--- START ---

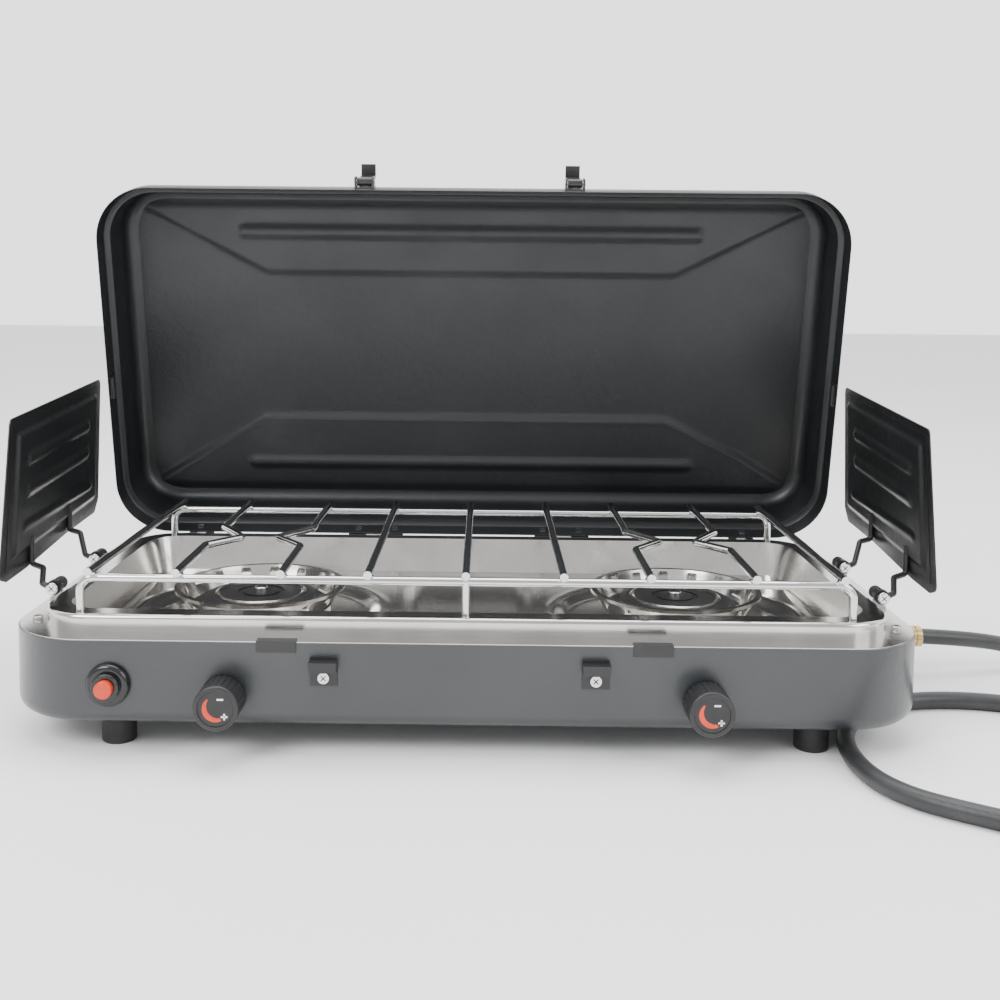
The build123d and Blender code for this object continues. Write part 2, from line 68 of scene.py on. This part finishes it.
# the hose's route from its ferrule, measured from the middle of the body's front face
HOSE_ROUTE = [
    (0.351, 0.175, 0.031), (0.398, 0.180, 0.028), (0.447, 0.199, 0.014), (0.502, 0.193, 0.007),
    (0.538, 0.152, 0.006), (0.536, 0.098, 0.006), (0.496, 0.064, 0.006), (0.441, 0.067, 0.006),
    (0.389, 0.098, 0.006), (0.335, 0.105, 0.006), (0.285, 0.088, 0.006), (0.253, 0.044, 0.006),
    (0.243, -0.008, 0.006), (0.254, -0.056, 0.006), (0.297, -0.087, 0.006), (0.345, -0.112, 0.006),
    (0.393, -0.122, 0.006), (0.444, -0.121, 0.006), (0.492, -0.101, 0.006), (0.526, -0.062, 0.006),
    (0.541, -0.014, 0.006),
]


class StoveView(bpy.types.PropertyGroup):
    place: FloatVectorProperty(name="Camera place", description="From the middle of the body's front face",
                               default=(0.0111, -0.7258, 0.3007), subtype="TRANSLATION", unit="LENGTH")
    tilt: FloatProperty(name="Tilt", description="Downward tilt of the camera", default=0.071,
                        subtype="ANGLE")
    turn: FloatProperty(name="Turn", description="Turn of the camera about the upright", default=0.007,
                        subtype="ANGLE")
    roll: FloatProperty(name="Roll", description="Roll of the camera about its own line", default=0.010,
                        subtype="ANGLE")
    lens: FloatProperty(name="Lens", description="Focal length in millimetres on a 36 mm sensor",
                        default=42.24)
    shift: FloatVectorProperty(name="Shift", description="Lens shift", size=2, default=(0.023, -0.1316))


class StovePaint(bpy.types.PropertyGroup):
    body: FloatVectorProperty(name="Body", description="Powder coat of the body", subtype="COLOR",
                              default=(0.019, 0.0215, 0.0235))
    lid: FloatVectorProperty(name="Lid", description="Satin enamel of the lid", subtype="COLOR",
                             default=(0.0070, 0.0085, 0.0100))
    shield: FloatVectorProperty(name="Wind shields", description="Textured paint of the wind shields",
                                subtype="COLOR", default=(0.007, 0.0075, 0.008))
    button: FloatVectorProperty(name="Igniter button", description="Orange-red plastic", subtype="COLOR",
                                default=(0.60, 0.040, 0.008))


class StovePressings(bpy.types.PropertyGroup):
    bead: FloatProperty(name="Bead height", description="How far the lid's long beads stand up",
                        default=2.6 * mm, unit="LENGTH")
    crease: FloatProperty(name="Crease step", description="Step in the lid's field at its creases",
                          default=2.2 * mm, unit="LENGTH")
    shield_step: FloatProperty(name="Shield step", description="How far a wind shield's field is pressed in",
                               default=2.4 * mm, unit="LENGTH")
    basin_step: FloatProperty(name="Basin step", description="Height of the tray's floor round the burners",
                              default=5.0 * mm, unit="LENGTH")
    sheet: FloatProperty(name="Sheet", description="Thickness of a pressed lining", default=0.5 * mm,
                         unit="LENGTH")
    fineness: IntProperty(name="Fineness", description="Cells along a pressing's longer side", default=220)


# ---- modelling helpers ----

def deselect():
    bpy.ops.object.select_all(action="DESELECT")


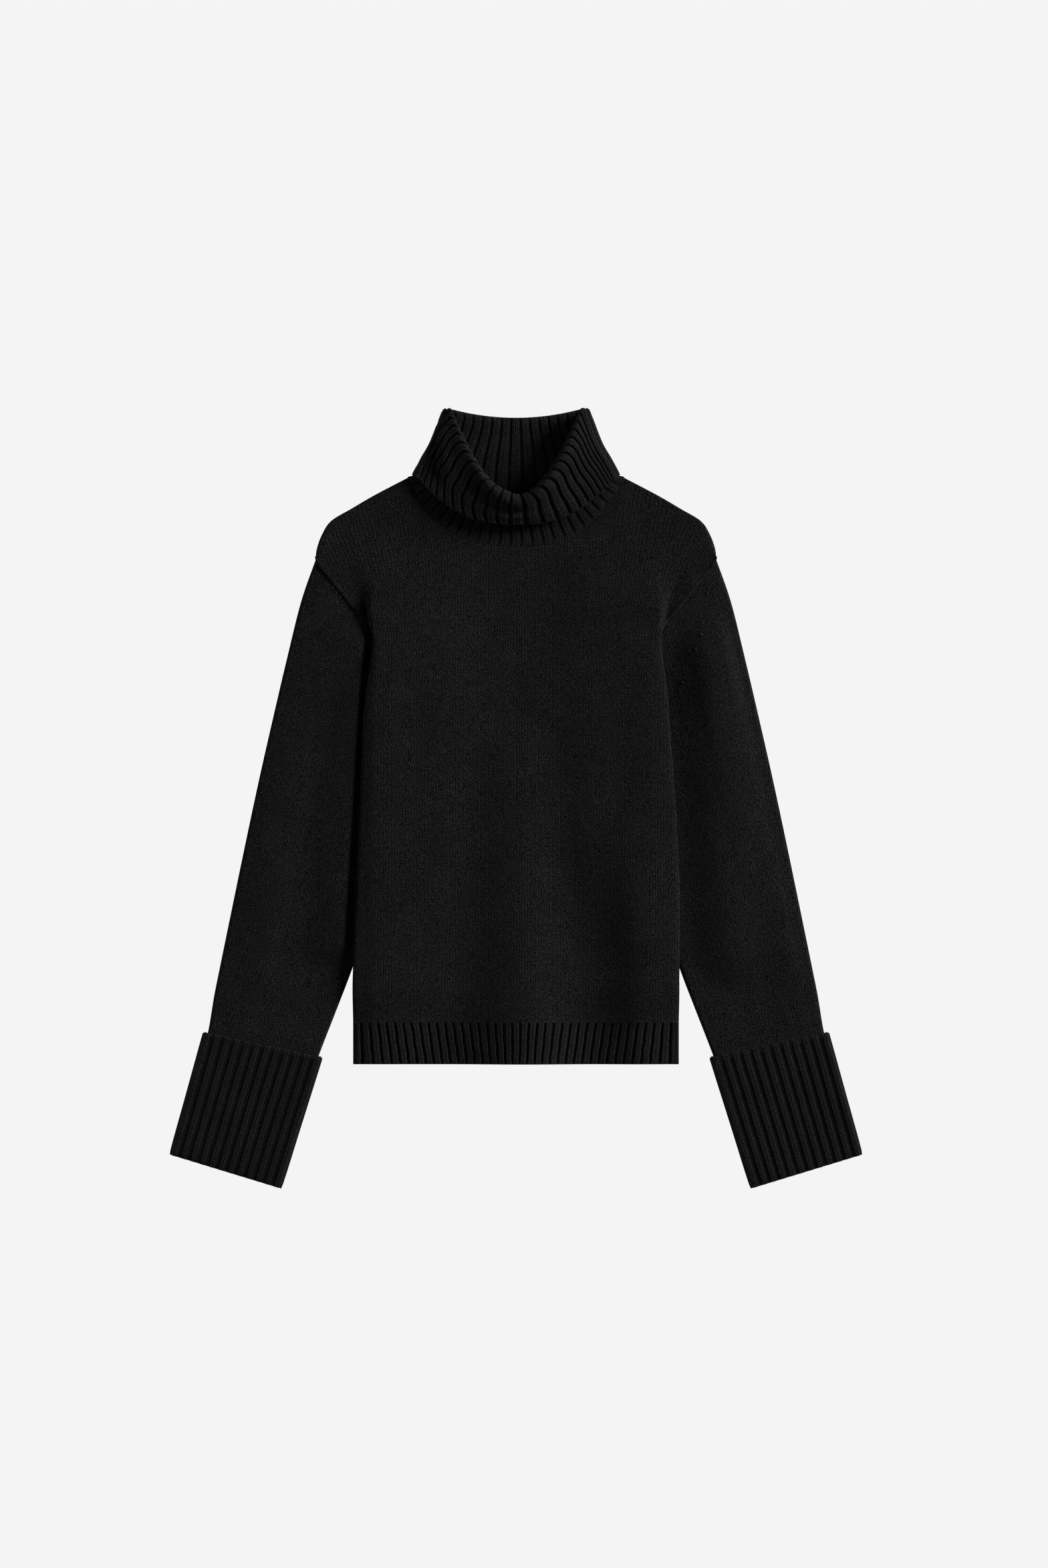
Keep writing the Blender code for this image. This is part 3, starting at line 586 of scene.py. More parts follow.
arm_share = smooth((edge_y - UNDERARM.y) / ARM_ROLL_FADE) * smooth((ARM_ROLL_TOP - edge_y) / ARM_ROLL_FADE)
near_seam = np.minimum(from_left, from_right)
arm_roll = ARM_ROLL * bell(near_seam - ARM_ROLL_AT, ARM_ROLL_WIDTH)
arm_valley = ARM_VALLEY * bell(np.maximum(near_seam - SEAM_REACH, 0.0), ARM_VALLEY_WIDTH)
front_outer[..., 2] += arm_share * (arm_roll - arm_valley)
left_map = np.stack([-ARM_SLANT * from_left, up_map], axis=2)
right_map = np.stack([ARM_SLANT * from_right, up_map], axis=2)
left_cells = arm_rows & (from_left[:-1, :-1] < ARM_BAND)
right_cells = arm_rows & (from_right[:-1, :-1] < ARM_BAND)
front = cloth(
    "front_panel", front_outer, front_inner, False,
    [(None, plain_map), (left_cells, left_map), (right_cells, right_map), (neck_cells, neck_map)],
    plain_wool)
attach(front, "root")
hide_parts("front")

# Marks where two wales were knitted together beside the neck
MARK_WIDTH = 1.8
NECK_MARK_LENGTH, NECK_MARK_TURN = 3.2, 25.0
NECK_MARKS = ((-135.8, 314.7), (-133.6, 309.0), (-130.2, 304.9), (-125.4, 301.2), (-119.7, 297.9),
              (149.8, 313.3), (146.4, 307.6), (142.8, 303.2), (137.9, 299.9))
neck_marks = tight_stitches(
    "front_neck_marks",
    [(x, y, front_top(x, y) - STITCH_SINK, -NECK_MARK_TURN * np.sign(x)) for x, y in NECK_MARKS],
    NECK_MARK_LENGTH, MARK_WIDTH)
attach(neck_marks, "root")


# Hem --------------------------------------------------------------------------------------------------
# A deep 2x2 rib ends the body, front and back. It is knitted on with the panels in the same wool, draws in a
# little towards its edge, and its purl wales sink into narrow grooves.

HEM_Y = -278.5
HEM_RIBS = 38
HEM_SLANT = 6.5          # the ribs lean in by this much towards the edge, save the middle ones
HEM_LEANS_BY = 4.0       # how soon they lean, going out from the middle,
HEM_UPRIGHT = 10         # and how late they stand up again towards the sides
HEM_WANDER = 0.35        # how far they stray from their line,
HEM_WANDER_SEED = 5
HEM_WANDER_TALL = 3.0    # which they do this much faster along it than from rib to rib
HEM_START_RUN, HEM_START_DEPTH = 3.0, 0.35  # they reach their depth over this height from this share of it,
HEM_END_RUN, HEM_END_DEPTH = 2.5, 0.45      # and lose it again towards the free edge,
HEM_LIP = 0.5            # which turns down a little
HEM_EDGE_REACH = 4.0     # how far in from its side the front's hem begins to round over
HEM_ROWS = 30
SEAM_TUCK = 0.2          # the rib's first row is drawn tight against the last row of the panel
RIB_POINTS = 10          # columns across one rib
RIB_FIRST = 0.37         # where in a rib the first column of the hem and the collar lies
RIB_RISE, RIB_CROWN = 0.45, 0.35            # its knit wales stand up, the flatter on top the less the second
RIB_DIP, RIB_DIP_WIDTH = 0.22, 0.09         # with a dip between them
RIB_SINK, RIB_ROUNDNESS = 1.3, 0.6          # its purl groove sinks, with steeper walls the less the second
RIB_GROOVE = 0.26        # the groove's share of the rib
RIB_WIDTH = 10.5         # one rib on the knit map
GROOVE_FLOOR, GROOVE_END = 0.35, 0.6        # the shares of it over which its material turns to plain knit
# Slow unevenness: how many waves, between which lengths, and what brings their sum to about 1
WAVES, WAVE_SHORT, WAVE_LONG, WAVE_SUM = 5, 24.0, 60.0, 3.0


def rib_relief(phase, groove_share=RIB_GROOVE, sink=RIB_SINK, roundness=RIB_ROUNDNESS):
    """Height across a rib at each phase from 0 to 1. Its groove ends it."""
    phase = phase % 1.0
    body = 1.0 - groove_share
    crown = np.sin(pi * np.clip(phase / body, 0.0, 1.0)) ** RIB_CROWN
    dip = RIB_DIP * bell(phase / body - 0.5, RIB_DIP_WIDTH)
    groove = np.sin(pi * np.clip((phase - body) / groove_share, 0.0, 1.0)) ** roundness
    return RIB_RISE * crown - dip - sink * groove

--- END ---

Required task —
Please output the complete data exactly.

Full response —
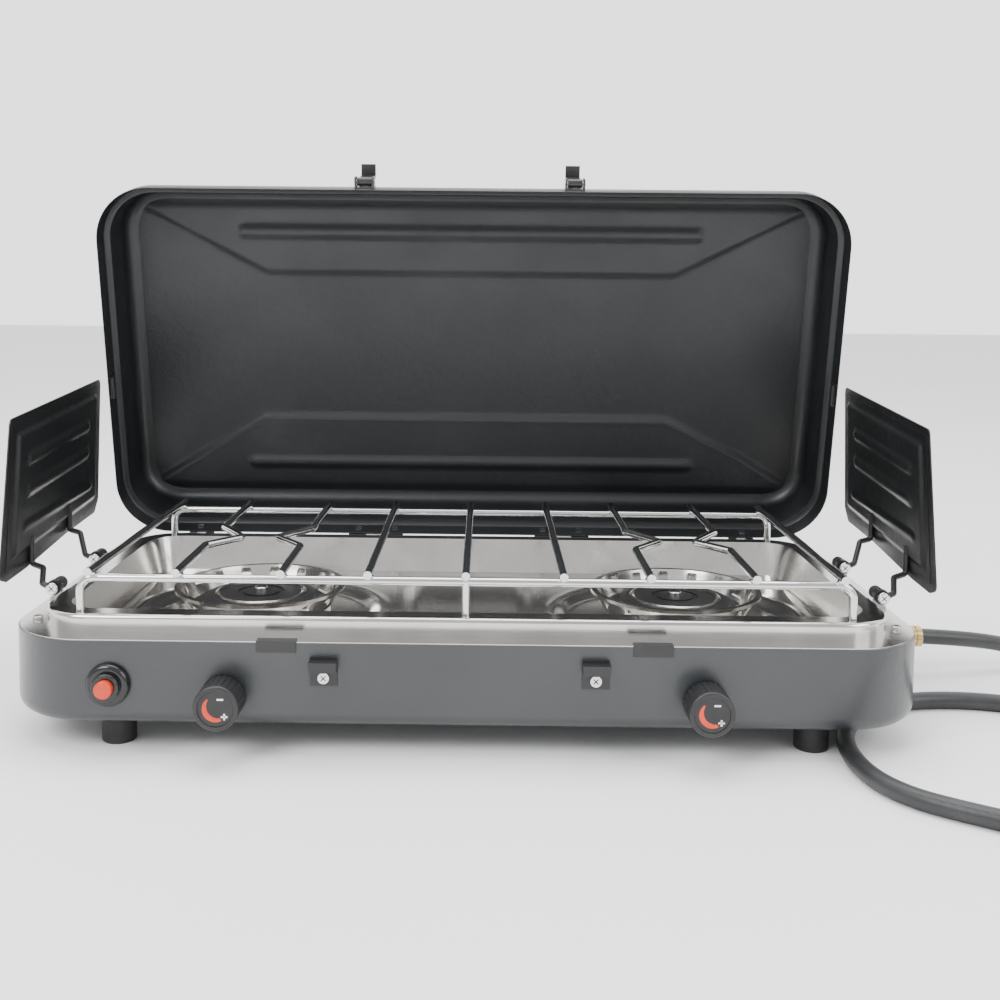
The build123d and Blender code for this object continues. Write part 2, from line 68 of scene.py on. This part finishes it.
# the hose's route from its ferrule, measured from the middle of the body's front face
HOSE_ROUTE = [
    (0.351, 0.175, 0.031), (0.398, 0.180, 0.028), (0.447, 0.199, 0.014), (0.502, 0.193, 0.007),
    (0.538, 0.152, 0.006), (0.536, 0.098, 0.006), (0.496, 0.064, 0.006), (0.441, 0.067, 0.006),
    (0.389, 0.098, 0.006), (0.335, 0.105, 0.006), (0.285, 0.088, 0.006), (0.253, 0.044, 0.006),
    (0.243, -0.008, 0.006), (0.254, -0.056, 0.006), (0.297, -0.087, 0.006), (0.345, -0.112, 0.006),
    (0.393, -0.122, 0.006), (0.444, -0.121, 0.006), (0.492, -0.101, 0.006), (0.526, -0.062, 0.006),
    (0.541, -0.014, 0.006),
]


class StoveView(bpy.types.PropertyGroup):
    place: FloatVectorProperty(name="Camera place", description="From the middle of the body's front face",
                               default=(0.0111, -0.7258, 0.3007), subtype="TRANSLATION", unit="LENGTH")
    tilt: FloatProperty(name="Tilt", description="Downward tilt of the camera", default=0.071,
                        subtype="ANGLE")
    turn: FloatProperty(name="Turn", description="Turn of the camera about the upright", default=0.007,
                        subtype="ANGLE")
    roll: FloatProperty(name="Roll", description="Roll of the camera about its own line", default=0.010,
                        subtype="ANGLE")
    lens: FloatProperty(name="Lens", description="Focal length in millimetres on a 36 mm sensor",
                        default=42.24)
    shift: FloatVectorProperty(name="Shift", description="Lens shift", size=2, default=(0.023, -0.1316))


class StovePaint(bpy.types.PropertyGroup):
    body: FloatVectorProperty(name="Body", description="Powder coat of the body", subtype="COLOR",
                              default=(0.019, 0.0215, 0.0235))
    lid: FloatVectorProperty(name="Lid", description="Satin enamel of the lid", subtype="COLOR",
                             default=(0.0070, 0.0085, 0.0100))
    shield: FloatVectorProperty(name="Wind shields", description="Textured paint of the wind shields",
                                subtype="COLOR", default=(0.007, 0.0075, 0.008))
    button: FloatVectorProperty(name="Igniter button", description="Orange-red plastic", subtype="COLOR",
                                default=(0.60, 0.040, 0.008))


class StovePressings(bpy.types.PropertyGroup):
    bead: FloatProperty(name="Bead height", description="How far the lid's long beads stand up",
                        default=2.6 * mm, unit="LENGTH")
    crease: FloatProperty(name="Crease step", description="Step in the lid's field at its creases",
                          default=2.2 * mm, unit="LENGTH")
    shield_step: FloatProperty(name="Shield step", description="How far a wind shield's field is pressed in",
                               default=2.4 * mm, unit="LENGTH")
    basin_step: FloatProperty(name="Basin step", description="Height of the tray's floor round the burners",
                              default=5.0 * mm, unit="LENGTH")
    sheet: FloatProperty(name="Sheet", description="Thickness of a pressed lining", default=0.5 * mm,
                         unit="LENGTH")
    fineness: IntProperty(name="Fineness", description="Cells along a pressing's longer side", default=220)


# ---- modelling helpers ----

def deselect():
    bpy.ops.object.select_all(action="DESELECT")


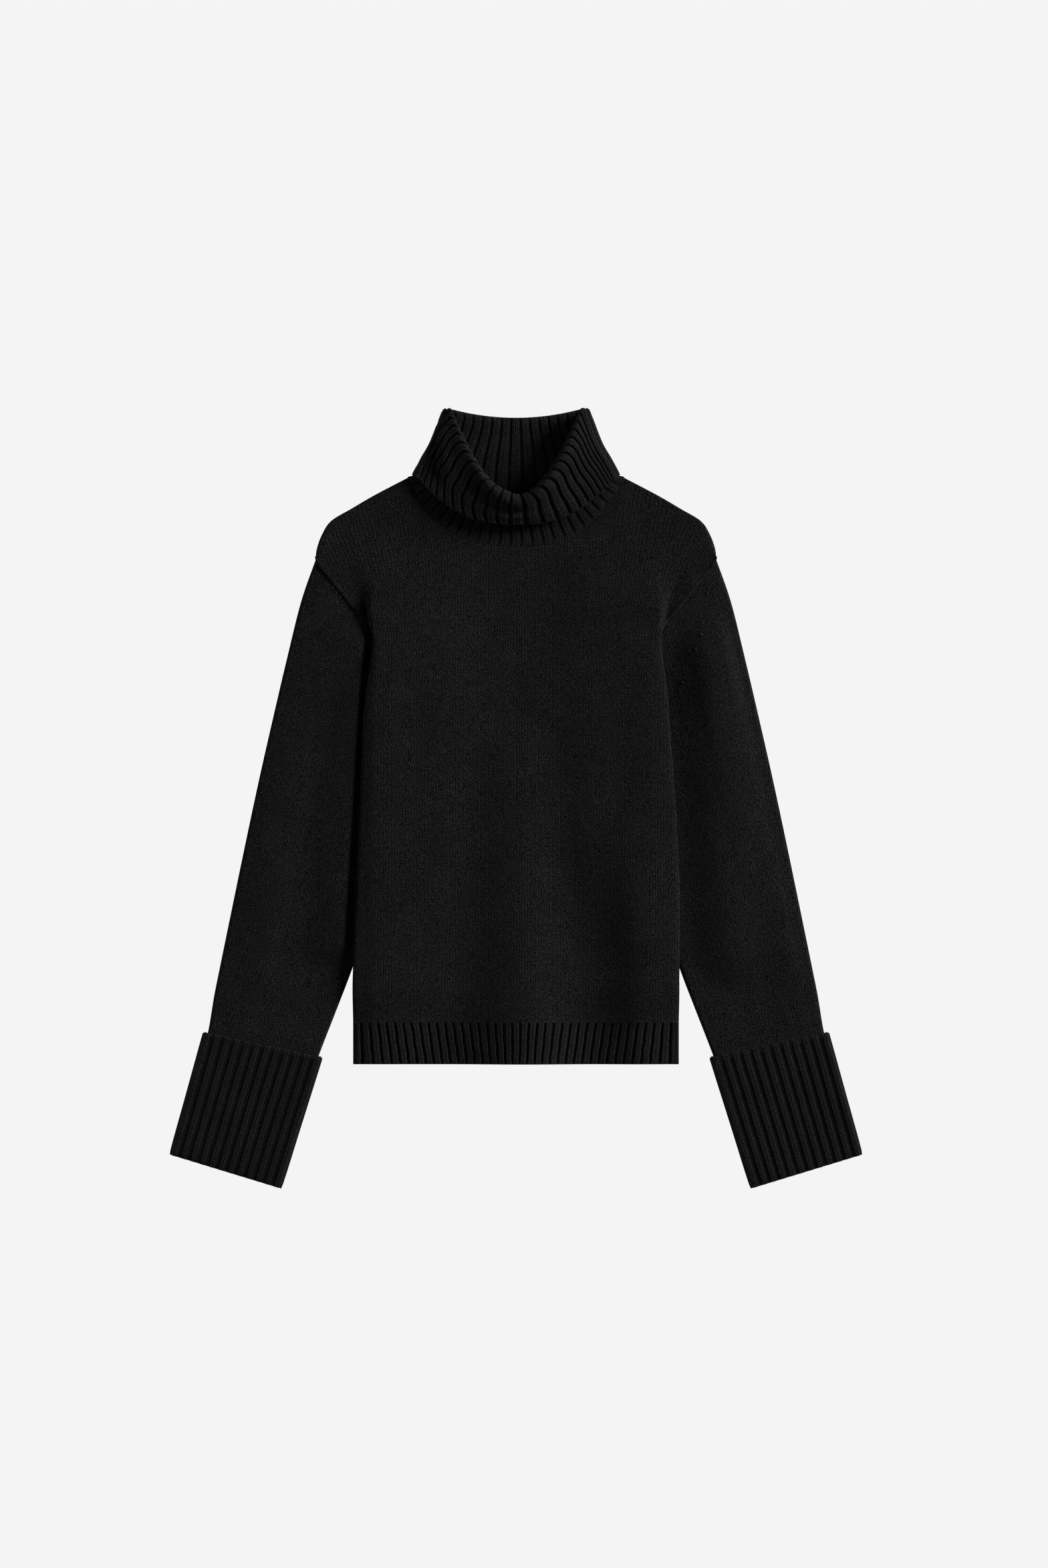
Keep writing the Blender code for this image. This is part 3, starting at line 586 of scene.py. More parts follow.
arm_share = smooth((edge_y - UNDERARM.y) / ARM_ROLL_FADE) * smooth((ARM_ROLL_TOP - edge_y) / ARM_ROLL_FADE)
near_seam = np.minimum(from_left, from_right)
arm_roll = ARM_ROLL * bell(near_seam - ARM_ROLL_AT, ARM_ROLL_WIDTH)
arm_valley = ARM_VALLEY * bell(np.maximum(near_seam - SEAM_REACH, 0.0), ARM_VALLEY_WIDTH)
front_outer[..., 2] += arm_share * (arm_roll - arm_valley)
left_map = np.stack([-ARM_SLANT * from_left, up_map], axis=2)
right_map = np.stack([ARM_SLANT * from_right, up_map], axis=2)
left_cells = arm_rows & (from_left[:-1, :-1] < ARM_BAND)
right_cells = arm_rows & (from_right[:-1, :-1] < ARM_BAND)
front = cloth(
    "front_panel", front_outer, front_inner, False,
    [(None, plain_map), (left_cells, left_map), (right_cells, right_map), (neck_cells, neck_map)],
    plain_wool)
attach(front, "root")
hide_parts("front")

# Marks where two wales were knitted together beside the neck
MARK_WIDTH = 1.8
NECK_MARK_LENGTH, NECK_MARK_TURN = 3.2, 25.0
NECK_MARKS = ((-135.8, 314.7), (-133.6, 309.0), (-130.2, 304.9), (-125.4, 301.2), (-119.7, 297.9),
              (149.8, 313.3), (146.4, 307.6), (142.8, 303.2), (137.9, 299.9))
neck_marks = tight_stitches(
    "front_neck_marks",
    [(x, y, front_top(x, y) - STITCH_SINK, -NECK_MARK_TURN * np.sign(x)) for x, y in NECK_MARKS],
    NECK_MARK_LENGTH, MARK_WIDTH)
attach(neck_marks, "root")


# Hem --------------------------------------------------------------------------------------------------
# A deep 2x2 rib ends the body, front and back. It is knitted on with the panels in the same wool, draws in a
# little towards its edge, and its purl wales sink into narrow grooves.

HEM_Y = -278.5
HEM_RIBS = 38
HEM_SLANT = 6.5          # the ribs lean in by this much towards the edge, save the middle ones
HEM_LEANS_BY = 4.0       # how soon they lean, going out from the middle,
HEM_UPRIGHT = 10         # and how late they stand up again towards the sides
HEM_WANDER = 0.35        # how far they stray from their line,
HEM_WANDER_SEED = 5
HEM_WANDER_TALL = 3.0    # which they do this much faster along it than from rib to rib
HEM_START_RUN, HEM_START_DEPTH = 3.0, 0.35  # they reach their depth over this height from this share of it,
HEM_END_RUN, HEM_END_DEPTH = 2.5, 0.45      # and lose it again towards the free edge,
HEM_LIP = 0.5            # which turns down a little
HEM_EDGE_REACH = 4.0     # how far in from its side the front's hem begins to round over
HEM_ROWS = 30
SEAM_TUCK = 0.2          # the rib's first row is drawn tight against the last row of the panel
RIB_POINTS = 10          # columns across one rib
RIB_FIRST = 0.37         # where in a rib the first column of the hem and the collar lies
RIB_RISE, RIB_CROWN = 0.45, 0.35            # its knit wales stand up, the flatter on top the less the second
RIB_DIP, RIB_DIP_WIDTH = 0.22, 0.09         # with a dip between them
RIB_SINK, RIB_ROUNDNESS = 1.3, 0.6          # its purl groove sinks, with steeper walls the less the second
RIB_GROOVE = 0.26        # the groove's share of the rib
RIB_WIDTH = 10.5         # one rib on the knit map
GROOVE_FLOOR, GROOVE_END = 0.35, 0.6        # the shares of it over which its material turns to plain knit
# Slow unevenness: how many waves, between which lengths, and what brings their sum to about 1
WAVES, WAVE_SHORT, WAVE_LONG, WAVE_SUM = 5, 24.0, 60.0, 3.0


def rib_relief(phase, groove_share=RIB_GROOVE, sink=RIB_SINK, roundness=RIB_ROUNDNESS):
    """Height across a rib at each phase from 0 to 1. Its groove ends it."""
    phase = phase % 1.0
    body = 1.0 - groove_share
    crown = np.sin(pi * np.clip(phase / body, 0.0, 1.0)) ** RIB_CROWN
    dip = RIB_DIP * bell(phase / body - 0.5, RIB_DIP_WIDTH)
    groove = np.sin(pi * np.clip((phase - body) / groove_share, 0.0, 1.0)) ** roundness
    return RIB_RISE * crown - dip - sink * groove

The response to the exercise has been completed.